• **What the exercise asks**: In the data, extract each line that holds the string "bending".
=== Records for this task ===
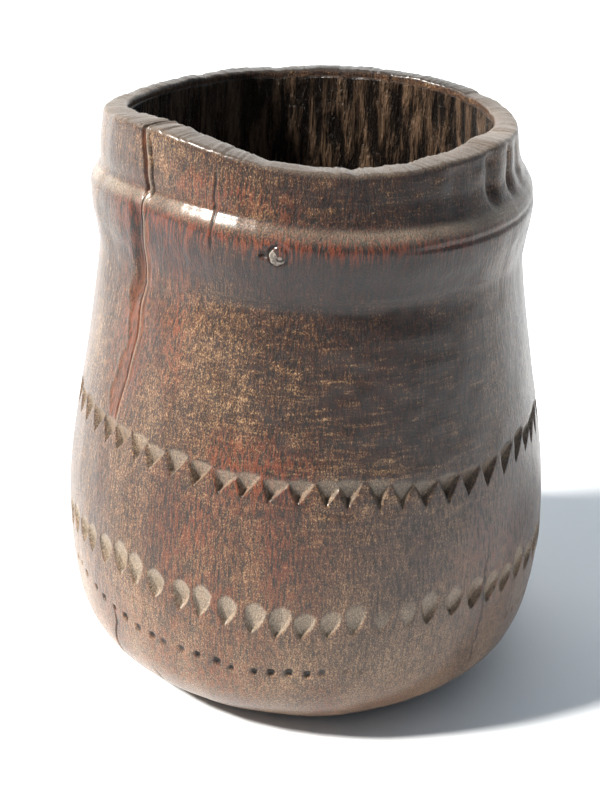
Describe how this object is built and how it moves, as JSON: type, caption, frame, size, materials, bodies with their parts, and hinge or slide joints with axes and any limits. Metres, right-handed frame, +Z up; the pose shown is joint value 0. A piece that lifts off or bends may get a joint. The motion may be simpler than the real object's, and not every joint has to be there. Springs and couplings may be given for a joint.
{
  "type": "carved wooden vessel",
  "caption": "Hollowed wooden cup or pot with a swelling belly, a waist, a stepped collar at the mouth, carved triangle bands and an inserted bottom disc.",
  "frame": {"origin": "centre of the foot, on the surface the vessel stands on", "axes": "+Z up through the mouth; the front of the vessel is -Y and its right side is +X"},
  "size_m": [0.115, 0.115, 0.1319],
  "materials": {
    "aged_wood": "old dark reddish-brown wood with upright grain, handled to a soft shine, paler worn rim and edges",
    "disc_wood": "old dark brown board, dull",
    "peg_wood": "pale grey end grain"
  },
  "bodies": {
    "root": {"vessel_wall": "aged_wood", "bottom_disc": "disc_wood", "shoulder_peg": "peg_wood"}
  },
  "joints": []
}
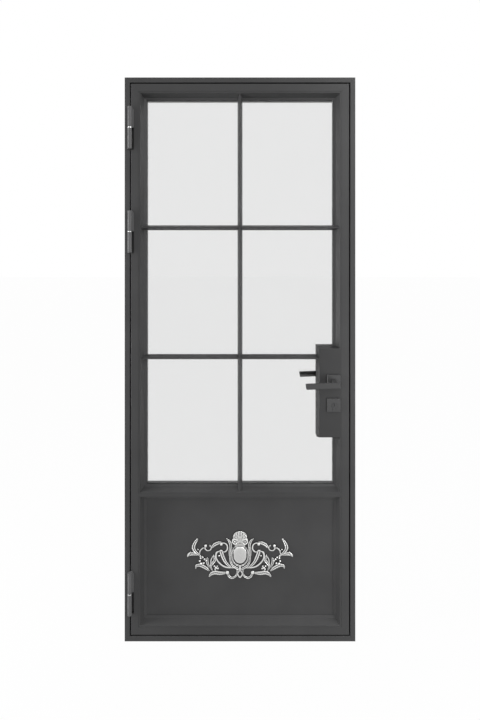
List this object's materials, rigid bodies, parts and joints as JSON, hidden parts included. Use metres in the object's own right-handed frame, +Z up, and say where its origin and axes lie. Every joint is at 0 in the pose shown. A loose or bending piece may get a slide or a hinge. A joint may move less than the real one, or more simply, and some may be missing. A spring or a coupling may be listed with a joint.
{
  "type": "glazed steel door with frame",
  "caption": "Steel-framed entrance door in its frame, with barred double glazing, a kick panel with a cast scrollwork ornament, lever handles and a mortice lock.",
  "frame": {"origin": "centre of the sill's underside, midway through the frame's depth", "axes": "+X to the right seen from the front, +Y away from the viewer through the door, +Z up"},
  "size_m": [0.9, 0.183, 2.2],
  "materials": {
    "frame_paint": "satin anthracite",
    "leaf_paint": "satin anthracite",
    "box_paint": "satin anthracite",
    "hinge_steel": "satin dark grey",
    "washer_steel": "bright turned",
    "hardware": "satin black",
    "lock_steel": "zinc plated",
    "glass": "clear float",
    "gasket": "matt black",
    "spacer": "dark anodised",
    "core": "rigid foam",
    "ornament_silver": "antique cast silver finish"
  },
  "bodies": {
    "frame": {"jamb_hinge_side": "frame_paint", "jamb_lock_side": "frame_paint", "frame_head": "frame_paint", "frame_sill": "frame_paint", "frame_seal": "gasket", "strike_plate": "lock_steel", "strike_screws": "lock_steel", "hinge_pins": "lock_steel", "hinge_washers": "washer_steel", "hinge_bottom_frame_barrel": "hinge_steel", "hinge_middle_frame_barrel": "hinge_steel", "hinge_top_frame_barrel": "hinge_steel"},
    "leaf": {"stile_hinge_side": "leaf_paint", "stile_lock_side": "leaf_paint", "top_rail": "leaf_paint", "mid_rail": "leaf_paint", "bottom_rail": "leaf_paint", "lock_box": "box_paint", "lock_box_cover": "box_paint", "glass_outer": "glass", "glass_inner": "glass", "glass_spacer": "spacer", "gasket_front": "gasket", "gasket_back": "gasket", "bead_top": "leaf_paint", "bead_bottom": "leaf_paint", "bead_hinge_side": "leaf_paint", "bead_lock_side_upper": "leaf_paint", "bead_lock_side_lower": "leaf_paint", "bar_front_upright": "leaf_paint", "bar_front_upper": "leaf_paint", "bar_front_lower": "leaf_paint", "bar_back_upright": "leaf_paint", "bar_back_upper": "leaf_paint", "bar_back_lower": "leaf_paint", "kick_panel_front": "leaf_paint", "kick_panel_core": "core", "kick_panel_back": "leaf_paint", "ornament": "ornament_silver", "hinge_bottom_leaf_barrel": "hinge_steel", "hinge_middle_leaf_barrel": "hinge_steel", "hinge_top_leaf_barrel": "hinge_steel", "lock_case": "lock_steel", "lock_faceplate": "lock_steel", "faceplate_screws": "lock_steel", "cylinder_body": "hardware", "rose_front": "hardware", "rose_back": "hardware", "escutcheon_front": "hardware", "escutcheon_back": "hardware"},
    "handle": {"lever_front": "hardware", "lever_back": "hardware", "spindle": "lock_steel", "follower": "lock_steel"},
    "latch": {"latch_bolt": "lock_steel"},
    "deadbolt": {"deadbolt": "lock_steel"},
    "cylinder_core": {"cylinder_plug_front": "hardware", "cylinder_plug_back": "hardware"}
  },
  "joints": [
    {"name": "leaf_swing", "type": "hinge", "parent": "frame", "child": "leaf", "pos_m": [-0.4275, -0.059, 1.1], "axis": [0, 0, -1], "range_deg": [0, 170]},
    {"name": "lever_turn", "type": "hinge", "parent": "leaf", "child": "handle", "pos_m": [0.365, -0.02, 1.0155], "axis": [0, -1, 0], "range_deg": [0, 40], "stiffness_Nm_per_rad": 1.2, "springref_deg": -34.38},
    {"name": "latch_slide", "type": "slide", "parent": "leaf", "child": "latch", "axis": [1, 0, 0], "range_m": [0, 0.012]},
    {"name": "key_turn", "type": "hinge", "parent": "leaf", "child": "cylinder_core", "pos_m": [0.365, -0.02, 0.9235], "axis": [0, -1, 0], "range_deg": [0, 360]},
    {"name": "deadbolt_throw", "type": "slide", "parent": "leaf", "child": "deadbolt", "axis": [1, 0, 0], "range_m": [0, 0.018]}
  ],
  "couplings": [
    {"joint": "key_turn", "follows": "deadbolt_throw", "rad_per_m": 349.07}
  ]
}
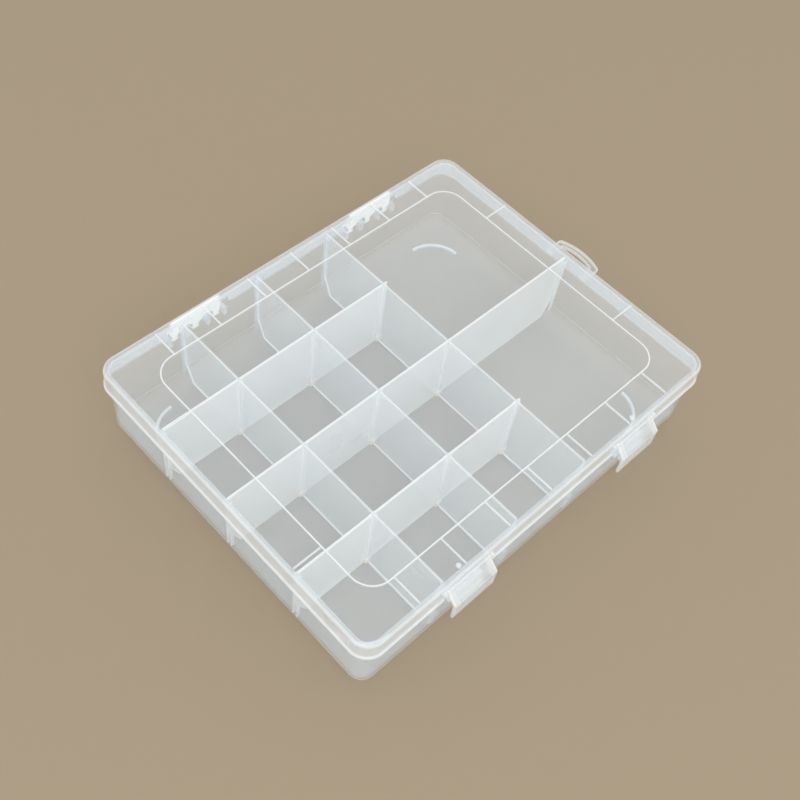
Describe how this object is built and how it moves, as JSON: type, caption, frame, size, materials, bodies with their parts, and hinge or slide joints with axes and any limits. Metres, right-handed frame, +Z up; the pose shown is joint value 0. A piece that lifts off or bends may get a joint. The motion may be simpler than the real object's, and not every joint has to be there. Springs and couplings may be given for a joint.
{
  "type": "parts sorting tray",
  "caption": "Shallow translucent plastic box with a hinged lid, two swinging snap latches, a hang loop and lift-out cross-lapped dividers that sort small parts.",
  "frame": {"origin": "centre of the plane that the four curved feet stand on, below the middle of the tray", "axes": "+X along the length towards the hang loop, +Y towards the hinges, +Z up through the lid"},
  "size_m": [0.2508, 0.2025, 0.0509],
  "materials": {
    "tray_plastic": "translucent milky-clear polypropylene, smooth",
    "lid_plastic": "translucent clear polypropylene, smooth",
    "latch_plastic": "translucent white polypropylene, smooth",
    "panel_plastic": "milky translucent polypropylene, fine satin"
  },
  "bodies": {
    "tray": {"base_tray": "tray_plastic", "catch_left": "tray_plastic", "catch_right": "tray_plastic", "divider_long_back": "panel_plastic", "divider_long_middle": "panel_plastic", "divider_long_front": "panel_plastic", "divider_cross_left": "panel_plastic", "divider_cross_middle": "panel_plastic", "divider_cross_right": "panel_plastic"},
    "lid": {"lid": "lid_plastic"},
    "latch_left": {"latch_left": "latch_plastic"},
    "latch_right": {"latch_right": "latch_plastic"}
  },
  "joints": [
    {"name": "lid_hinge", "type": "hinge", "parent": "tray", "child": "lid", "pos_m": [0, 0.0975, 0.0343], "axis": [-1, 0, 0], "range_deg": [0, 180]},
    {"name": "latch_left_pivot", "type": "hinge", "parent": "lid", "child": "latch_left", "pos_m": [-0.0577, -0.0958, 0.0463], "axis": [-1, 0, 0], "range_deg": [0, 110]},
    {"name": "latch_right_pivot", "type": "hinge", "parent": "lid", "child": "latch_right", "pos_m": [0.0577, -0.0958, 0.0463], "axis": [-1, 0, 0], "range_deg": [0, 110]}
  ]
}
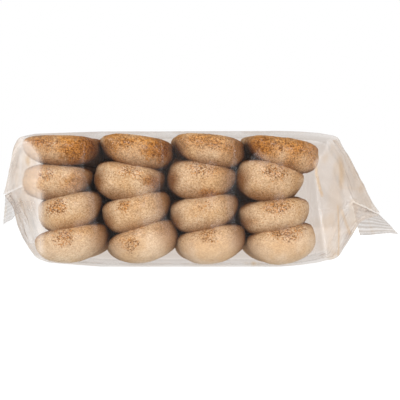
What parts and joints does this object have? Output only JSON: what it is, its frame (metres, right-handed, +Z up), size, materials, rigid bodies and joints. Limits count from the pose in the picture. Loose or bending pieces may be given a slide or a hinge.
===
• **Exercise output**:
List this object's materials, rigid bodies, parts and joints as JSON, hidden parts included. Use metres in the object's own right-handed frame, +Z up, and say where its origin and axes lie. Every joint is at 0 in the pose shown. A loose or bending piece may get a slide or a hinge. A joint may move less than the real one, or more simply, and some may be missing. A spring or a coupling may be listed with a joint.
What parts and joints does this object have? Output only JSON: what it is, its frame (metres, right-handed, +Z up), size, materials, rigid bodies and joints. Limits count from the pose in the picture. Loose or bending pieces may be given a slide or a hinge.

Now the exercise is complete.